Been waiting for this for a little while - I rather like the AeroWeb tricolour strap (sorry not very visible)


----------



## raketakat (Sep 24, 2003)

Your "Soviet Classics" collection is coming along well Charles  .


----------



## Russ (Feb 7, 2006)

Nice, enjoy.


----------



## Bareges (Aug 18, 2005)

Russ, thank you, worth the 3/4 week wait.

Ian,

It seems to grow without any intervention(!) from me...............









I'm not sure my wife would be so complimentary as to refer to them as classics!!


----------



## PhilM (Nov 5, 2004)

Nice watch you have there, here's mine. Hope yours arrives soon


----------



## chris l (Aug 5, 2005)

PhilM said:


> Nice watch you have there, here's mine. Hope yours arrives soon


One day...

"They're not just watches - they're an investment..."


----------



## Alas (Jun 18, 2006)

Very nice - thinking about starting getting a few "Russians" myself


----------



## mach 0.0013137 (Jan 10, 2005)

A very good idea


----------



## Guest (Jun 30, 2006)

I'm still looking for a Strela - anyone got one or any pointers to one?


----------



## Bareges (Aug 18, 2005)

nobby said:


> I'm still looking for a Strela - anyone got one or any pointers to one?


3133 or 3017 ?

Fleabay for 3017s and of course keep an eye Sales area of this Forum.

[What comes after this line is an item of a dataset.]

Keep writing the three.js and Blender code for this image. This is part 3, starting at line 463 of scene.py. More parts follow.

3133 - Sales area of this forum - they do pop up from time to time. There are websites where you can buy.


----------



## Jeremy67 (Jun 27, 2006)

Sure is one handsome watch, could almost fall into the category of 'My perfect watch'.

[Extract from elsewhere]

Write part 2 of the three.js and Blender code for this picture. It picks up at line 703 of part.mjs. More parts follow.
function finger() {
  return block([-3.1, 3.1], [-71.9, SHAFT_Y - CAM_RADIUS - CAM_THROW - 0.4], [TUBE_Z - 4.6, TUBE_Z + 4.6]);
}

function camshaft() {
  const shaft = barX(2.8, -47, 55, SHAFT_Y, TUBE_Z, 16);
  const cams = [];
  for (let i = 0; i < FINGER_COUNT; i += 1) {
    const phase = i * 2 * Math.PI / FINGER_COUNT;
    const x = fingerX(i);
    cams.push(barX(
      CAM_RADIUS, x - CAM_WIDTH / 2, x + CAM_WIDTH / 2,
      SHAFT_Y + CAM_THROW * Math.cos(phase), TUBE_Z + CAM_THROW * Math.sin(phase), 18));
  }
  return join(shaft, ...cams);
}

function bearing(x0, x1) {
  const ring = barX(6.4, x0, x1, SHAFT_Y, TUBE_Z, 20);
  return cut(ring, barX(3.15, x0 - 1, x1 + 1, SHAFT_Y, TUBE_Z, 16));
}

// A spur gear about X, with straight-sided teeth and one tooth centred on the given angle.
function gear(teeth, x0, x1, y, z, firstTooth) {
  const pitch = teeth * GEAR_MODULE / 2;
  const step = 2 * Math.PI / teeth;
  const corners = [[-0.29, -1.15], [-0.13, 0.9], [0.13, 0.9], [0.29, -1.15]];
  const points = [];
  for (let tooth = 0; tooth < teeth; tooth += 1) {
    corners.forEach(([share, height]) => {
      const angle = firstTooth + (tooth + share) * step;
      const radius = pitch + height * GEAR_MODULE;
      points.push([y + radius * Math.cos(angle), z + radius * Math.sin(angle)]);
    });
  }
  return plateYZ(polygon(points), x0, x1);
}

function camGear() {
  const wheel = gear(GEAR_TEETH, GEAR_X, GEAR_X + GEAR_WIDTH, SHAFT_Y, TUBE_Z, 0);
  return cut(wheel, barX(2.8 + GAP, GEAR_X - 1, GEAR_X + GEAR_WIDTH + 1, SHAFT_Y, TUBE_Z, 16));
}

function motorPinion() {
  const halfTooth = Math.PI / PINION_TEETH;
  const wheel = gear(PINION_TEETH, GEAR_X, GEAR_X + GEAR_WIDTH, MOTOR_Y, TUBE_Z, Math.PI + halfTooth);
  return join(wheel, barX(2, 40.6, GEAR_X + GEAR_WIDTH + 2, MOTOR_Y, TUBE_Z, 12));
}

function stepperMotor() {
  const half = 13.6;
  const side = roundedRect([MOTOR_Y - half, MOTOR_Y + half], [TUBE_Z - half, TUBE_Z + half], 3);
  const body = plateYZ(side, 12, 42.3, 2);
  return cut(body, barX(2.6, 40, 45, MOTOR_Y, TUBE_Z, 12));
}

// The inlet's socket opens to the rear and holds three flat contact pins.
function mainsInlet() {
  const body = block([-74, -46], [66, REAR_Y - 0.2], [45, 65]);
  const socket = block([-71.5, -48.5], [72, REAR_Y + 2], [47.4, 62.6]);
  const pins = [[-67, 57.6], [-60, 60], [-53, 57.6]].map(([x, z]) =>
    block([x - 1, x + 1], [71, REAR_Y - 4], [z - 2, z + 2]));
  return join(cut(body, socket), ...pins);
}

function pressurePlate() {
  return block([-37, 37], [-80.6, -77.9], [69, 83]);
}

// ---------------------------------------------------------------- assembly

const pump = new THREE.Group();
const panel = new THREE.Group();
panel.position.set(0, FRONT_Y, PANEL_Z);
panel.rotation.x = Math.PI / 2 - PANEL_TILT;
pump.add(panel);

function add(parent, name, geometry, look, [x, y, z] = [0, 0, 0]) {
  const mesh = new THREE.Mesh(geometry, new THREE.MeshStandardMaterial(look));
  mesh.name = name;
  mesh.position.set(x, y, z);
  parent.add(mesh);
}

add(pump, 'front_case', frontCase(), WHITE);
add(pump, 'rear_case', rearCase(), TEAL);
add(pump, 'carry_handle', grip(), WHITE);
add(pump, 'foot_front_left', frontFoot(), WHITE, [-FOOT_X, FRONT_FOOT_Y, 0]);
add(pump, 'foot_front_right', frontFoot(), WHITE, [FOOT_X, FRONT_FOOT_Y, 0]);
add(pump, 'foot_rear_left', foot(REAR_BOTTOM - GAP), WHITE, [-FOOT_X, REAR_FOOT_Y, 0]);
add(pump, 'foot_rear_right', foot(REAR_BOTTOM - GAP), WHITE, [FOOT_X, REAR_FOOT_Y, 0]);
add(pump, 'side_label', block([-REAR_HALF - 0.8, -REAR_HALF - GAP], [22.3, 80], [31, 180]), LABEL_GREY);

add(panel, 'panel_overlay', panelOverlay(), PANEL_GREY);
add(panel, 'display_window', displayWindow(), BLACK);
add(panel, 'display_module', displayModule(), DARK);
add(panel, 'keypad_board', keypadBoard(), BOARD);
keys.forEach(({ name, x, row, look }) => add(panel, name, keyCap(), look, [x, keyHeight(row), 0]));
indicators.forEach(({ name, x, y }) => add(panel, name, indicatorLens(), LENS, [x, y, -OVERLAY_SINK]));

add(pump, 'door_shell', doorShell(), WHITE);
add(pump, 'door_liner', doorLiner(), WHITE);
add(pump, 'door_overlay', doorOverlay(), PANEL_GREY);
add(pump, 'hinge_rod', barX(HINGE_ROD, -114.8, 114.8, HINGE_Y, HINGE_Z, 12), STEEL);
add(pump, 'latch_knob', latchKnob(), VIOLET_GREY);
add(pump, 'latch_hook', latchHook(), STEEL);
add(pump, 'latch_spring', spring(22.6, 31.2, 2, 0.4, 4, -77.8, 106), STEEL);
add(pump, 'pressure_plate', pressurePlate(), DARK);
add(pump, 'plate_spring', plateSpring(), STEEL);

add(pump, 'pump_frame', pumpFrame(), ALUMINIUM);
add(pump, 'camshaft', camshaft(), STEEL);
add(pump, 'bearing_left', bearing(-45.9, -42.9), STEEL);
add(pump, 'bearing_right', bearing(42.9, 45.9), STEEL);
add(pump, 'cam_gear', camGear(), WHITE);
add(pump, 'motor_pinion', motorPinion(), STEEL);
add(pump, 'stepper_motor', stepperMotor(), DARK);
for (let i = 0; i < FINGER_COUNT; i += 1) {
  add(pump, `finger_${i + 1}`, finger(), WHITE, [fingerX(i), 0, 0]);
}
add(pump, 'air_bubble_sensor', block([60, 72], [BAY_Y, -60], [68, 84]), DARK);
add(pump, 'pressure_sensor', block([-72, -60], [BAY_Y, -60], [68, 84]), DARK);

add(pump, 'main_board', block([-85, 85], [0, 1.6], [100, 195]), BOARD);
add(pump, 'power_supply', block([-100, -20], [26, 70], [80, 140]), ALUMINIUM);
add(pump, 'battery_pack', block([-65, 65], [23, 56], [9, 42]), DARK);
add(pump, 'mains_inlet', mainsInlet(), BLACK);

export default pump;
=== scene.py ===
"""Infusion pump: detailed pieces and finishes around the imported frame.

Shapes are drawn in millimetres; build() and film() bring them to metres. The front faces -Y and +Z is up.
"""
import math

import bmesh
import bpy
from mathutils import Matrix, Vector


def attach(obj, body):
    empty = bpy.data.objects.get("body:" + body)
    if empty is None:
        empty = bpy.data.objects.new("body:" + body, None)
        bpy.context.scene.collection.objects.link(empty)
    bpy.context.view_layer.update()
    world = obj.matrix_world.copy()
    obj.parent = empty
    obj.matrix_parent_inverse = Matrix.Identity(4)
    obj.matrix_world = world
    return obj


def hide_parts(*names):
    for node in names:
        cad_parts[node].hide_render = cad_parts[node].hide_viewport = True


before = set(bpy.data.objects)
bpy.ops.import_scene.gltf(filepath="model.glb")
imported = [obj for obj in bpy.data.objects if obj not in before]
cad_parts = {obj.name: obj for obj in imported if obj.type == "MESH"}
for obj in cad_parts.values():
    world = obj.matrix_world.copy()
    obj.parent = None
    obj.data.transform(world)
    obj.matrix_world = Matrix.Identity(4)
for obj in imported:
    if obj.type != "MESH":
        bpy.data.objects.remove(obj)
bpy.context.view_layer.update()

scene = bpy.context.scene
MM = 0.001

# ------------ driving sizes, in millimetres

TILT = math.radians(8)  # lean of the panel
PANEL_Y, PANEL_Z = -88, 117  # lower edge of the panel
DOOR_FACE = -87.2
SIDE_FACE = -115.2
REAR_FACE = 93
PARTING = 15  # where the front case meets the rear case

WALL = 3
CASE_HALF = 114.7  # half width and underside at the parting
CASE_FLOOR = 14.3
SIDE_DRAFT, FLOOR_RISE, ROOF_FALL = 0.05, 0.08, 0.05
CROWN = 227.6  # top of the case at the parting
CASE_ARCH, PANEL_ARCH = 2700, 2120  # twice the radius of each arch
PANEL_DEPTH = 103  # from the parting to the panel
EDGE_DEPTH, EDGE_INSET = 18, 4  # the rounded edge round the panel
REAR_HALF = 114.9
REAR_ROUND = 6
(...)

Serious question, are these Russians really worth the sort of figure they are available for new on ebay? Is the quality really that good? Are they bargains?

Discuss!


----------



## PhilM (Nov 5, 2004)

nobby said:


> I'm still looking for a Strela - anyone got one or any pointers to one?


Hi Nobby you might want to get in contact with our host as he sometimes has a few


----------